• _Short exercise_
Among the lines below, keep only those from the one containing "obj.parent = None" through the one containing "return (low(node) + high(node)) / 2", and reproduce them exactly.
----
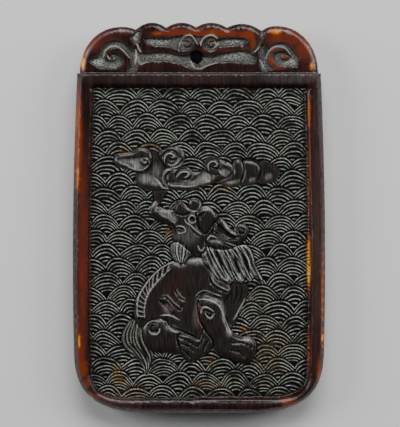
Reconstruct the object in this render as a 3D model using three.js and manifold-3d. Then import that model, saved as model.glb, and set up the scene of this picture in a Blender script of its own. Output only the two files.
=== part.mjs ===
import * as THREE from "three";
import { mergeVertices } from "three/addons/utils/BufferGeometryUtils.js";
import Module from "manifold-3d";

// A horn plaque, carved from one plate of horn and lying on its flat back.
// X runs across it, Y up to its crest and Z out of the carved face, with the origin at the
// middle of the back. All sizes are in millimetres.

// Driving sizes of the plate. Each draw-in is what a side lies in from the plate's widest place.
const plaqueWidth = 45.4;
const bodyHeight = 61.15;
const crestHeight = 9.15;
const crestDrawIn = 1.25;
const shoulderDrawIn = 0.75;
const footDrawIn = 0.2;
const cornerRise = 10.3;
const cornerRun = 13;
const bellyPlace = 0.45;
const plaqueThickness = 6.5;

// Rails and the sunken field between them.
const sideRail = 2.5;
const topRail = 2.45;
const bottomRail = 2.25;
const fieldAside = 0.2;
const fieldCorner = 5.0;
const fieldCornerRun = 6.7;
const fieldTopCorner = 0.8;
const fieldDepth = 1.5;
const fieldWall = 0.6;
const railCrown = 0.22;
const frontEdgeRun = 0.75;
const frontEdgeDrop = 0.65;
const backEdge = 0.6;

// Crest: its lobes meet in small notches, and a groove parts it from the top rail.
const crestNotches = [-11.43, -5.94, -0.54, 5.04, 11.34];
const notchDrops = [1.28, 0.92, 0.83, 0.92, 1.55];
const lobeRise = [1.1, 0.87, 0.87, 1.0];
const shoulderLobe = 2.5;
const shoulderDrops = [0.75, 0.6];
const shoulderRound = 0.62;
const notchRun = 0.9;
const crestSink = 0.2;
const crestGroundDepth = 0.78;
const crestGroundWall = 0.26;
const footGrooveDepth = 0.5;
const footGrooveWidth = 0.5;
const cordBore = 2.2;
const cordBoreBelowTop = 6.25;
const cordBoreAside = -0.45;
const cordBoreBevel = 0.35;

// Wave scales: rows of arcs, each row half a pitch aside and in front of the row above it.
const wavePitch = 5.18;
const waveRow = 2.58;
const waveRadius = 2.77;
const waveArcDrop = 0.675;
const waveArcShrink = 0.378;
const waveRise = 0.4;
const waveFromTop = 2.55;
const waveAside = 4.05;
const waveWander = 0.14;

// Beast and cloud: one size and one place each, and how high they stand over the field.
const beastHeight = 31.9;
const beastAside = -0.55;
const beastAboveFoot = 22.8;
const beastRise = 1.3;
const cloudLength = 29.6;
const cloudAside = -0.4;
const cloudBelowTop = 14.95;
const cloudRise = 1.05;
const figureWall = 0.28;
const figureEdge = 0.5;
const cutEndWidth = 0.55;

// How finely the carved face is cut into facets.
const faceBudget = 8900;
const edgeStep = 1.5;
const figureStep = 0.95;
const closestPoints = 0.16;
const waveCare = 0.1;
const cutStep = 0.8;

const crestWidth = plaqueWidth - 2 * crestDrawIn;
const shoulderWidth = plaqueWidth - 2 * shoulderDrawIn;
const footWidth = plaqueWidth - 2 * footDrawIn;
const top = (bodyHeight + crestHeight) / 2;
const foot = -top;
const crestFoot = foot + bodyHeight;
const faceHeight = plaqueThickness - railCrown;
const fieldFloor = faceHeight - fieldDepth;
const fieldTop = crestFoot - topRail;

// Small helpers for curves and distances in the plane of the plaque.
const mix = (a, b, share) => a + (b - a) * share;
const clamp = (value, low, high) => Math.min(Math.max(value, low), high);
const mirrorX = ([x, y]) => [-x, y];

function smooth(points, closed, step) {
  const knots = points.map(([x, y]) => new THREE.Vector3(x, y, 0));
  const curve = new THREE.CatmullRomCurve3(knots, closed, "centripetal");
  const count = Math.max(3, Math.round(curve.getLength() / step));
  const spread = curve.getSpacedPoints(count).map((p) => [p.x, p.y]);
  return closed ? spread.slice(0, -1) : spread;
}

function boxOf(points, margin) {
  const xs = points.map((p) => p[0]);
  const ys = points.map((p) => p[1]);
  return {
    left: Math.min(...xs) - margin,
    right: Math.max(...xs) + margin,
    low: Math.min(...ys) - margin,
    high: Math.max(...ys) + margin,
  };
}

const outOfBox = (box, x, y) => x < box.left || x > box.right || y < box.low || y > box.high;

// How far along a segment its nearest point lies, from 0 to 1.
function alongSegment(x, y, a, b) {
  const dx = b[0] - a[0];
  const dy = b[1] - a[1];
  return clamp(((x - a[0]) * dx + (y - a[1]) * dy) / (dx * dx + dy * dy), 0, 1);
}

// Square of the distance to a segment, at its nearest point.
function segmentGap(x, y, a, b, along) {
  const gapX = x - a[0] - along * (b[0] - a[0]);
  const gapY = y - a[1] - along * (b[1] - a[1]);
  return gapX * gapX + gapY * gapY;
}

// Distance to a closed outline, positive inside it.
function insideDistance(outline, x, y) {
  let inside = false;
  let nearest = Infinity;
  for (let i = 0, j = outline.length - 1; i < outline.length; j = i, i += 1) {
    const a = outline[j];
    const b = outline[i];
    nearest = Math.min(nearest, segmentGap(x, y, a, b, alongSegment(x, y, a, b)));
    const crosses = a[1] > y !== b[1] > y && x < mix(a[0], b[0], (y - a[1]) / (b[1] - a[1]));
    inside = crosses ? !inside : inside;
  }
  return inside ? Math.sqrt(nearest) : -Math.sqrt(nearest);
}

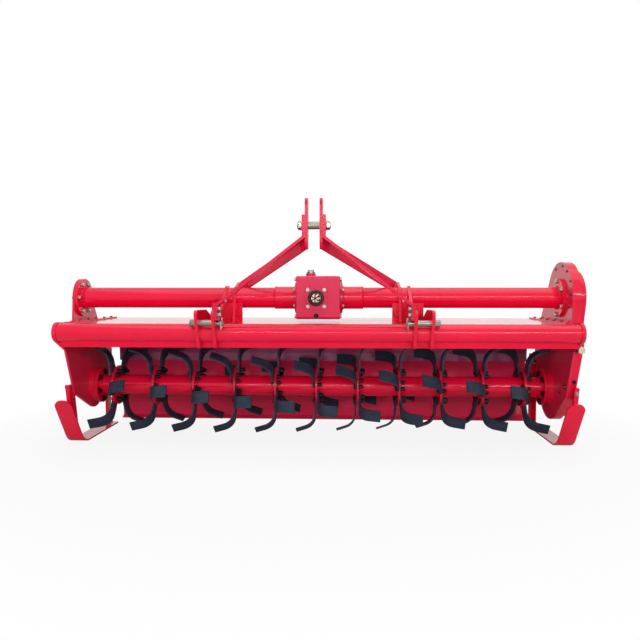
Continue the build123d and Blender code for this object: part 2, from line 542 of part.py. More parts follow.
strut_half = FRONT_STRUT_WIDE / 2
(top_y, top_z), (foot_y, foot_z) = FRONT_STRUT_TOP, FRONT_STRUT_FOOT
strut_web = Polygon(
    (foot_y - strut_half, foot_z),
    (foot_y + strut_half, foot_z),
    (top_y + strut_half, top_z),
    (top_y - strut_half, top_z),
    align=None,
)
strut_lip = Polygon(
    (foot_y - strut_half, foot_z),
    (foot_y - strut_half + STRUT_WALL, foot_z),
    (top_y - strut_half + STRUT_WALL, top_z),
    (top_y - strut_half, top_z),
    align=None,
)
lean = (foot_y - top_y) / (top_z - foot_z)
strut_holes = Sketch()
for i in range(STRUT_HOLE_COUNT):
    drop = STRUT_HOLE_PITCH * (i + 2)
    strut_holes += Pos(top_y + lean * drop, top_z - drop) * Circle(STRUT_HOLE_R)

for name, side in SIDES:
    placed_sole = Pos(side * skid_x, 0, 0) * sole
    save(f"skid_{name}", placed_sole)

    # front strut: on the outside; the gear side's lip turns inwards, in front of the case
    seat_x = side * (case_x if side < 0 else cover_x)
    web_x = seat_x + side * STRUT_WALL
    lip_x = seat_x + side * STRUT_FLANGE if side < 0 else web_x - STRUT_FLANGE
    strut = slab(strut_web - strut_holes, seat_x, web_x) + slab(strut_lip, web_x, lip_x)
    save(f"skid_front_strut_{name}", strut - under - placed_sole - case)

    # rear strut: outside the left plate, inside the gear side's plate; its lip is at the rear
    rear_front, rear_back = REAR_STRUT_Y - REAR_STRUT_WIDE / 2, REAR_STRUT_Y + REAR_STRUT_WIDE / 2
    seat_x = -case_x if side < 0 else SIDE_INNER
    rear = block(seat_x, seat_x - STRUT_WALL, rear_front, rear_back, SKID_WALL, REAR_STRUT_TOP_Z)
    rear += block(
        seat_x, seat_x - REAR_STRUT_FLANGE, rear_back - STRUT_WALL, rear_back, SKID_WALL, REAR_STRUT_TOP_Z
    )
    foot_x = seat_x + REAR_FOOT_SET
    rear += block(foot_x, foot_x - REAR_STRUT_FOOT, rear_front, rear_back, SKID_WALL, 2 * SKID_WALL)
    save(f"skid_rear_strut_{name}", rear)
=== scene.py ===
# Finish, fasteners, welds and studio for a red rotary tiller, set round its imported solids.
# Metres.  +X runs across the machine to the gear case, +Y to the rear, +Z up from the skids' soles.
from math import pi, radians

import bpy
import numpy as np
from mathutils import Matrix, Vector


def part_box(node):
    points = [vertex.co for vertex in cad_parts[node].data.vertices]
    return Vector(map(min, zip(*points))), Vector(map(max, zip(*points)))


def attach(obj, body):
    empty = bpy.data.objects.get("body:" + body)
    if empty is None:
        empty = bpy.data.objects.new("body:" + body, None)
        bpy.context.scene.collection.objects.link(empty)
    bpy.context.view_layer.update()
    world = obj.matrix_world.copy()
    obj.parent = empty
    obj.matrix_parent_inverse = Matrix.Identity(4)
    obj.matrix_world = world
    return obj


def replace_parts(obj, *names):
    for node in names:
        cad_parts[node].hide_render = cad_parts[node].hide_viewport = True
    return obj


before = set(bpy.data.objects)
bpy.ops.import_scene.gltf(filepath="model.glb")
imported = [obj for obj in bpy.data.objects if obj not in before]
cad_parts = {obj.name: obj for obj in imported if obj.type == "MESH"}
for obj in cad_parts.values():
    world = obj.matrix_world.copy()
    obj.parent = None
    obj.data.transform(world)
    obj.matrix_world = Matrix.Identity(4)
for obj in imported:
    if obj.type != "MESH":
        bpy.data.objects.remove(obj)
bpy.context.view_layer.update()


# ---------------------------------------------------------------- places read from the solids
def low(node):
    """Lowest corner of a node as an array."""
    return np.array(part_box(node)[0])


def high(node):
    """Highest corner of a node as an array."""
    return np.array(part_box(node)[1])


def middle(node):
    """Middle of a node's box as an array."""
    return (low(node) + high(node)) / 2


SIDES = (("left", -1), ("gear", 1))
ROTOR = middle("rotor_shaft") * (0, 1, 1)
TUBE = middle("cross_tube_left") * (0, 1, 1)
BEAM = middle("front_beam") * (0, 1, 1)
PLATE_IN = high("side_plate_left")[0] * -1          # centre plane to the side plates' inner faces
PLATE_OUT = low("side_plate_left")[0] * -1
CASE_OUT = high("gear_case_body")[0]
DECK_TOP = high("hood_deck")[2]
TUBE_R = 0.0495
ROTOR_TUBE_R = 0.050
NECK_R = 0.054                                      # the gearbox's necks, which the tubes slip into
BEAM_R = high("front_beam")[2] - BEAM[2]
FLANGE_FACE = PLATE_IN - 0.014                      # inner faces of the flanges at the tube's ends
LOWER_PIN = middle("hitch_pin_left") * (0, 1, 1)
TOP_PIN = middle("top_link_pin") * (0, 1, 1)
GEARBOX_LOW, GEARBOX_HIGH = low("gearbox_housing"), high("gearbox_housing")
INPUT = middle("input_shaft") * (0, 0, 1)
ALONG_X, ALONG_Y, ALONG_Z = np.eye(3)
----
• _Output below_
    obj.parent = None
    obj.data.transform(world)
    obj.matrix_world = Matrix.Identity(4)
for obj in imported:
    if obj.type != "MESH":
        bpy.data.objects.remove(obj)
bpy.context.view_layer.update()


# ---------------------------------------------------------------- places read from the solids
def low(node):
    """Lowest corner of a node as an array."""
    return np.array(part_box(node)[0])


def high(node):
    """Highest corner of a node as an array."""
    return np.array(part_box(node)[1])


def middle(node):
    """Middle of a node's box as an array."""
    return (low(node) + high(node)) / 2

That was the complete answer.